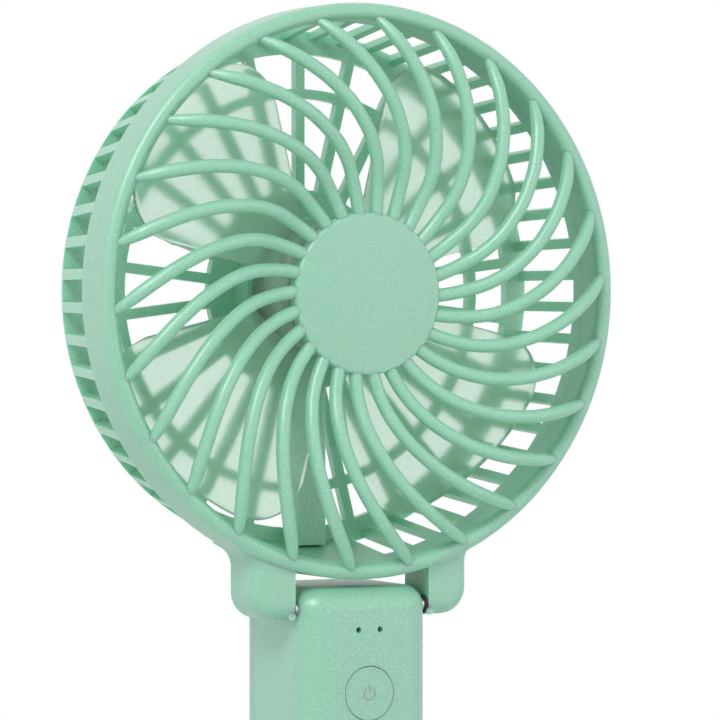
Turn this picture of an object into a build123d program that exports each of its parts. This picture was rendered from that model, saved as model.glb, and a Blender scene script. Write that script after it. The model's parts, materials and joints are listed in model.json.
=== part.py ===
from build123d import *
import os
from math import cos, pi, radians, sin, sqrt

os.makedirs("parts", exist_ok=True)

# Handheld folding fan: a battery handle and a round caged head that nods forward
# over the handle's top. Millimetres, +Z up, front faces -Y.
# Origin: centre of the handle's flat bottom.

# Handle
handle_width = 26.4
handle_depth = 26.6
handle_height = 99.7
handle_edge_round = 5.3
handle_top_round = 4.0
handle_foot_round = 0.8
handle_wall = 1.8
back_shell_depth = 5.3

# Button and indicator holes in the handle's front
button_diameter = 9.75
button_below_top = 19.3
button_seam = 0.15
button_travel = 0.5
button_flange_width = 0.9
button_flange_thickness = 0.8
button_stem_radius = 1.5
button_stem_length = 0.4
switch_rest_gap = 0.7
led_below_top = 7.7
led_spacing = 4.4
led_hole_radius = 0.55
led_recess = 1.0

# Circuit board behind the button
board_behind_wall = 3.9
board_thickness = 1.2
board_width = 21.6
board_neck_width = 17.6
board_bottom_below_top = 25.4
board_shoulder_below_top = 9.5
board_top_below_top = 4.5
board_post_radius = 1.3
board_post_x = 7.0
board_post_inset = 2.6
switch_width = 4.5
led_chip = (1.6, 0.8, 0.8)
usb_width = 7.5
usb_height = 2.7
usb_length = 5.6
usb_wall = 0.35
usb_below_top = 16.5
usb_clearance = 0.25
usb_setback = 0.3
usb_tongue_setback = 1.0
usb_tongue_inset = 1.5

# Battery and its bay
cell_radius = 9.2
cell_length = 65.2
cell_nub_radius = 2.75
cell_nub_height = 0.5
cell_clearance = 0.3
contact_thickness = 0.4
contact_width = 12.0
spring_height = 4.3
spring_outer_radius = 4.0
spring_inner_radius = 3.0
bay_roof_thickness = 1.4

# Sliding battery cover in the back shell
cover_side_gap = 0.2
cover_thickness = 1.6
cover_rail_width = 1.0
cover_rail_thickness = 0.7
cover_rail_drop = 0.3

# Screws that close the handle
shell_screw_x = 6.5
shell_screw_below_top = 21.5
shell_screw_boss_radius = 2.6
shell_screw_boss_length = 11.0
shell_screw_web = 1.6
screw_shaft_radius = 1.0
screw_head_radius = 1.9
screw_head_height = 1.3
screw_recess_depth = 1.6
screw_fit = 0.02
screw_end_room = 1.0
recess_gap = 0.2

# Head: rim, ears, grilles
rim_over_handle = 1.3
rim_radius = 52.5
rim_wall = 3.1
rim_depth = 9.2
rim_set_back = 1.0
rim_edge_round = 1.45
ear_set_back = 1.6
ear_gap = 0.55
ear_width = 8.5
ear_back = 10.9
ear_below_rim = 7.0
ear_corner_round = 5.0
ear_blend = 4.0
ear_edge_round = 2.5
ear_nub_radius = 0.7
ear_nub_reach = 0.25
ear_nub_depth = 1.3

drum_step = 1.1
drum_rear_radius = 48.4
drum_depth = 28.5
drum_corner_round = 2.0
drum_wall = 1.2
lip_length = 3.0
lip_wall = 1.2
lip_clearance = 0.1
side_slot_start = 9.6
side_bar_count = 52
side_bar_width = 1.9
rear_bar_count = 26
rear_bar_width = 1.9
rear_thickness = 1.8
mount_plate_radius = 19.0
ring_inner_radius = 36.1
ring_outer_radius = 37.9
outer_cells_radius = 44.4
floor_half_width = 9.0

rib_count = 26
rib_radius = 1.25
rib_reach_forward = 6.0
# Share of the way out, turn in degrees, depth behind the rim's front
rib_stations = (
    (0.0, -2.2, 0.6),
    (0.16, 1.3, -0.3),
    (0.32, 5.6, -2.3),
    (0.49, 12.1, -3.7),
    (0.65, 18.7, -4.0),
    (0.81, 25.2, -2.9),
    (0.93, 29.8, -0.6),
    (1.0, 32.2, 1.9),
)
hub_disc_radius = 14.8
hub_disc_thickness = 2.6
hub_disc_proud = 0.85
hub_disc_round = 0.6
hub_drop = 0.5
grille_fit = 0.02

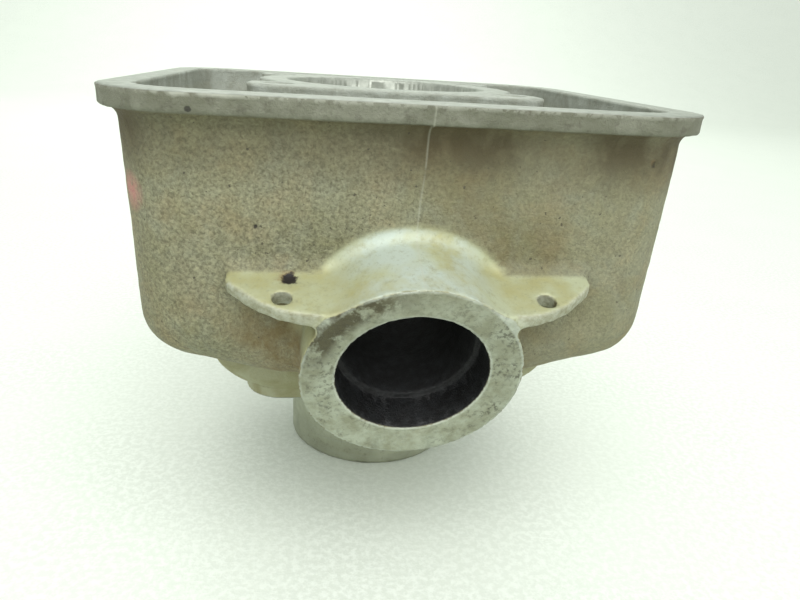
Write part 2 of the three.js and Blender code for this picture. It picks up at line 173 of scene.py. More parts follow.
def jacket(p, inset, edge, keel=0.0):
    """The jacket's block, or the space inside it: drafted walls, and a floor that may fall in the middle."""
    x, y, z = p
    front, back = JACKET.front + inset.front, JACKET.back - inset.back
    lean = np.clip(DECK - z, 0, None) * DRAFT
    radius = JACKET.radius - inset.side
    half_x = JACKET.half - inset.side - lean
    half_y = (back - front) / 2 - lean
    plan = box2(x, y - (front + back) / 2, half_x, half_y, radius)
    fall = np.clip((KEEL.reach - np.abs(x)) / (KEEL.reach - KEEL.half), 0, 1)
    fall = fall * fall * (3 - 2 * fall)
    floor = JACKET.floor + inset.floor - keel * fall
    return meet(plan, floor - z, edge)


def transfer_body(p):
    """The flared hollow between the base flange and the jacket, which holds the transfer passages."""
    x, y, z = p
    foot = BASE + BASE_PLATE.thickness - 1
    flare = np.sin(np.clip((z - foot) / (BODY.shoulder - foot), 0, 1) * math.pi / 2) ** BODY.fullness
    foot_x = BASE_PLATE.half - BODY.inset
    foot_y = BASE_PLATE.depth - BODY.inset
    half_x = foot_x + (BODY.half - foot_x) * flare
    half_y = foot_y + (BODY.depth - foot_y) * flare
    sides = box2(x, y, half_x, half_y, BASE_PLATE.radius)
    return np.maximum(sides * BODY.slope, slab(z, BASE, JACKET.floor + 4))


def bezier(a, b, c, count=5):
    """Points of a curve from a to c that is drawn towards b, without a itself."""
    t = np.linspace(0, 1, count)[1:, None]
    return ((1 - t) ** 2 * np.array(a) + 2 * t * (1 - t) * np.array(b) + t * t * np.array(c)).tolist()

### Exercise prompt
Exactly and only the lines from the line with "Write part 2" to the line with "return meet(plan, floor - z, edge)", both included, are to be printed.

### Answer to the problem
Write part 2 of the three.js and Blender code for this picture. It picks up at line 173 of scene.py. More parts follow.
def jacket(p, inset, edge, keel=0.0):
    """The jacket's block, or the space inside it: drafted walls, and a floor that may fall in the middle."""
    x, y, z = p
    front, back = JACKET.front + inset.front, JACKET.back - inset.back
    lean = np.clip(DECK - z, 0, None) * DRAFT
    radius = JACKET.radius - inset.side
    half_x = JACKET.half - inset.side - lean
    half_y = (back - front) / 2 - lean
    plan = box2(x, y - (front + back) / 2, half_x, half_y, radius)
    fall = np.clip((KEEL.reach - np.abs(x)) / (KEEL.reach - KEEL.half), 0, 1)
    fall = fall * fall * (3 - 2 * fall)
    floor = JACKET.floor + inset.floor - keel * fall
    return meet(plan, floor - z, edge)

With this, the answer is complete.